C'est ce qu'il y avait de sympathique dans l'irruption du petit Zorro canadien à la conférence de Jean Chrétien à New Delhi.

Cela dit, permettez-moi un bémol. L'Inde est un pays démocratique d'une grande culture qui n'a que foutre des leçons du Canada. Elle a signé la résolution du Bureau international du travail contre l'exploitation des enfants, ce n'est pas au Canada à lui fixer des échéances. On n'est pas emmanchés pour faire la morale à personne. Que diriez-vous d'un petit Indien de New Delhi qui rebondirait à Davis Inlet (Canada) pour dénoncer l'esclavage des enfants de 12 ans qui sniffent de l'essence à mort?

On peut toujours essayer de boycotter les tapis indiens ici. Le problème, c'est que les partisans du boycott ne voudraient pas, de toute façon, de tapis indiens. Et à l'inverse, la majorité de ceux qui en veulent se foutent bien de qui les fait.

Même chose pour la prostitution en Thaïlande. C'est des tôtons d'ici qui y vont. Même chose pour le Club Med à Haïti.

Fait que ça serait peut-être une bonne idée de rapatrier notre petit Zorro. Il y a de la job pour lui, ici.

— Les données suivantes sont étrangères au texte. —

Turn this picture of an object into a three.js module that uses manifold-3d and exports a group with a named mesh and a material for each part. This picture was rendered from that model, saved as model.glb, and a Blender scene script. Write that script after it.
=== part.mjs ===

Élitisme pour tout le monde - D'aucuns voudraient que Radio-Canada se consacre aux choses de l'esprit, mène une croisade culturelle, s'investisse dans une sorte de mission émancipatrice de la culture.

Bien sûr, les mêmes gens qui s'indignent de ce que les taxes du peuple servent à divertir le peuple à la télé d'État, ne verraient absolument aucun inconvénient à ce que les taxes du peuple servent à mettre en scène leurs grandes oeuvres.

Élitisme ? Qu'allez-vous chercher là ! Ou alors si c'est de l'élitisme, c'est de « l'élitisme pour tous », cette formule en forme d'imposture dont se réclament les tenants de l'académisme culturel.

Puis-je vous soumettre que Radio-Canada c'est aussi Le Point , qui se surpasse en ce début d'année avec des dossiers d'une magistrale efficacité. Je cite, de mémoire, la médecine à deux vitesses en Alberta, la fabrication de preuves à la SQ, l'aide internationale, etc. De la belle et grande ouvrage. Un journalisme d'enquête qui demande du temps et du fric. Le fric de nos taxes.

Je ne vois pas très bien de quoi on se plaint.